A graphic organizer that students used to prepare for the project.

On the last slide, students gave their recommendations of the book.

Mrs. Proudman's class is full of creative students.  In order to best flex their creative muscles, it was decided that all of the book trailers would contain original artwork created by the students.  To get an idea of different styles of art, Mrs. Proudman took her students on an art walk through the building.  Students learned about different artistic styles and used this information to decide which style to use for the book trailer.  The groups decided to use paint, watercolors/sketching, and clay sculptures.

Now the fun really began!  Students used the rough sketches from their scripts as the basis for book trailers' art pieces.  Since all of the book trailers contain five slides of information, each group was responsible for making five works of art.
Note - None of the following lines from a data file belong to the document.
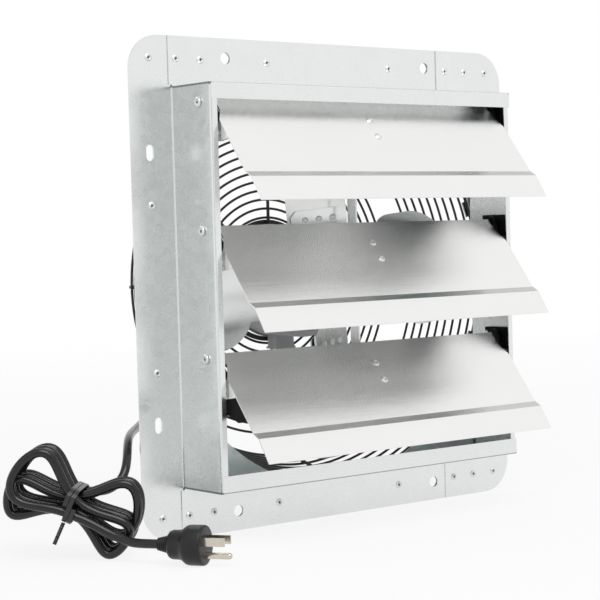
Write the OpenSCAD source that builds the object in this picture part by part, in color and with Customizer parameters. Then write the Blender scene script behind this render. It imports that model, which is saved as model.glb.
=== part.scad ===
/* [Flange] */
// Width and height of the square mounting flange
flange_w = 400; // [390:1:440]
// Width of the flange's strips round the shutter box
strip_w = 40; // [38:0.5:42]
// Radius of the flange's outer corners
flange_corner_r = 28; // [10:1:34]
// Thickness of the galvanised sheet
sheet_t = 0.8; // [0.6:0.1:1.2]
// Distance of the rivets and slots in from the flange's edge
rivet_inset = 18; // [14:0.5:20]
// Distance of the round screw holes in from the flange's edge
hole_inset = 16; // [12:0.5:18]
// Half the spacing of the screw holes along each side
hole_half_spacing = 107.5; // [100:0.5:114]
// Radius of the round screw holes
hole_r = 4.75; // [3:0.25:5]
// Length of the slotted screw holes
slot_len = 13; // [10:0.5:18]
// Width of the slotted screw holes
slot_w = 7; // [5:0.5:8]
// Length of the left and right pieces' corner tabs along the flange
tab_len = 78; // [74:0.5:82]

/* [Box] */
// Depth of the box ahead of the flange
box_depth = 53; // [51:1:60]
// Width of the returns at the left and right front edges
side_return = 6; // [4:0.5:6.5]
// Height of the return along the top front edge
top_return = 13; // [9:0.5:14]
// Height of the return along the bottom front edge
bottom_return = 14; // [10:0.5:15]

/* [Orifice] */
// Thickness of the plate with the round opening
plate_t = 1; // [0.8:0.1:1.5]
// Distance of the plate's edge in from the flange's edge
plate_inset = 7; // [6:0.5:8]
// Distance of the round opening from the plate's edge
orifice_margin = 21; // [20:0.5:25]
// Size of the rivets' shanks
rivet_r = 1.6; // [1.2:0.1:2]
// Radius of the rivets' heads
rivet_head_r = 3.2; // [2.5:0.1:4]

/* [Louvers] */
// Distance of the top pivot below the top of the box
top_pivot_drop = 15; // [14:0.5:17]
// Distance from the bottom louver's tip line to the foot of the box
foot_room = 5; // [4:0.5:8]
// Distance of the pivots behind the front of the box
pivot_setback = 17.2; // [16.5:0.1:18]
// Distance of the louver's ends in from the faces of the box
louver_end_gap = 7.5; // [7:0.25:8.5]
// Thickness of the louver's aluminium sheet
louver_t = 0.8; // [0.6:0.1:1]
// Angle of the louvers from vertical as photographed
louver_rest = 38.5; // [30:0.5:45]
// Distance of the louver's face ahead of its pivot
louver_face = 4; // [3:0.1:5]
// Height of the louver above its pivot
louver_top = 2; // [1:0.5:9]
// How far a louver's tip reaches past the next pivot
louver_lap = 2.7; // [1:0.1:3.2]
// Length of the lip below the ledge
lip_len = 21.7; // [20:0.1:24]
// How far the ledge steps outward
ledge_step = 3; // [2:0.1:4]
// Length of the ledge
ledge_len = 7; // [5:0.5:9]

/* [Linkage] */
// Radius of the link pins' circle about the pivots
link_r = 20.5; // [19:0.1:20.7]
// Angle of the link pins from straight down, to the rear
link_angle = 78; // [72:1:82]
// Width of the tie bar
bar_w = 11; // [9:0.5:12]
// Thickness of the tie bar
bar_t = 1.5; // [1:0.1:2]
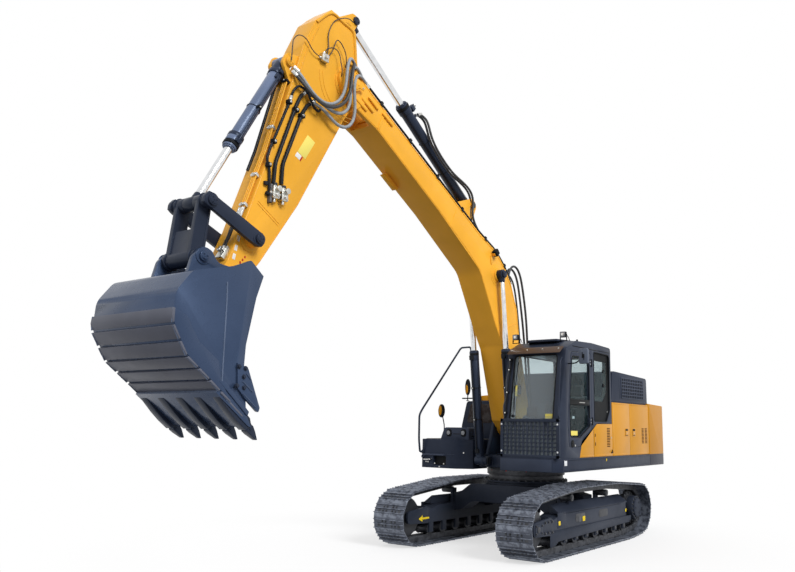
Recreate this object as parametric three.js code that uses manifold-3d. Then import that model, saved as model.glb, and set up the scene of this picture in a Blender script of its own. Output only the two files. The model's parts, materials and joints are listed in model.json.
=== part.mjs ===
// Crawler excavator with a raised boom, as separate pieces on their real pivots.
// Millimetres, +X forward, +Y to the machine's left, +Z up. Everything is laid out from the
// slew axis on the ground, and the last lines move the origin under the middle of the whole.
import * as THREE from 'three';
import { mergeVertices } from 'three/addons/utils/BufferGeometryUtils.js';
import Module from 'manifold-3d';

const wasm = await Module();
wasm.setup();

// ---------------------------------------------------------------- driving dimensions
const SEAT = 0.3; // gap between pieces that rest on each other
const RUNNING = 5; // side gap between pieces that swing past each other

// undercarriage
const TRACK_CENTRE_X = 100; // middle of the tracks ahead of the slew axis
const GAUGE = 2260; // between the two track centre lines
const SHOE_WIDTH = 600;
const SHOE_COUNT = 47;
const SHOE_PLATE = 12;
const GROUSER = 26; // grouser height above the shoe plate
const PIN_TO_SHOE = 45; // chain pin to the inner face of the shoe
const PIN_TO_RAIL = 50; // chain pin to the rail that the rollers run on
const CHAIN_WIDTH = 190;
const LINK_SAG = 9; // room for a link that bends over a roller
const IDLER_PITCH_RADIUS = 357;
const SPROCKET_PITCH_RADIUS = 357;
const SPROCKET_TEETH = 21;
const SPROCKET_LIFT = 42; // sprocket above the level of the idler
const WHEEL_BASE = 3670; // idler axle to sprocket axle
const ROLLER_RADIUS = 85;
const CARRIER_RADIUS = 62;
const CARRIER_LIFT = 120; // carrier rollers' run above the idler's run
const ROLLER_COUNT = 8;
const FRAME_HALF_WIDTH = 150;

// slewing deck
const DECK_BOTTOM = 1218;
const DECK_TOP = 1424;
const DECK_HALF_WIDTH = 1440;
const DECK_FRONT = 860; // front of the middle of the deck, below the boom cylinders
const SLEW_RADIUS = 640;
const PANEL = 40; // thickness of doors and side panels

// cab
const CAB_LEFT = 1433;
const CAB_FRONT = 1470;
const CAB_REAR = -425;
const CAB_TOP = 3262;
const CAB_WALL = 60;
const GLASS = 6;
const DOOR_GAP = 6;
const PILLAR_X = 345; // pillar behind the door

// machinery behind the cab
const BAY_FRONT = -450;
const BAY_REAR = -2130;
const BAY_TOP = 2322;
const HOOD_TOP = 2850;
const BAY_WALL = 25;
const TAIL_RADIUS = 3380; // rear of the counterweight behind the slew axis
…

The class made a supply list so they remembered what they needed to bring to the library.

Play Doh was perfect for modeling clay sculptures.

The artists in action!

Many different artistic styles were used.

It was very interesting to see the wide variety of art pieces made by the students.  The finished pieces were all unique and extremely well done.  Here are some examples of artwork:

Minli and the Man in the Moon (watercolor).

Minli's village (clay).

Dragons and Minli (tempera paint).

We then uploaded all of the artwork into Voicethread.  The Voicethread software is provided through CA BOCES.  It allows students to upload images then record their own voice over the images.  Students were able to record over and over again until they were happy with the way their recordings sounded.

A group finds a quiet corner in which to record.

A Braille script was helpful for recording the audio for the book trailers.

The completed book trailers were nothing short of amazing!  It was wonderful to see the artwork and hear each student. View all three completed book trailers by clicking here.

On Wednesday, June 22nd, we will be holding a reception in the library to honor the great work done by Mrs. Proudman's students.  We're looking forward to many more library projects next year!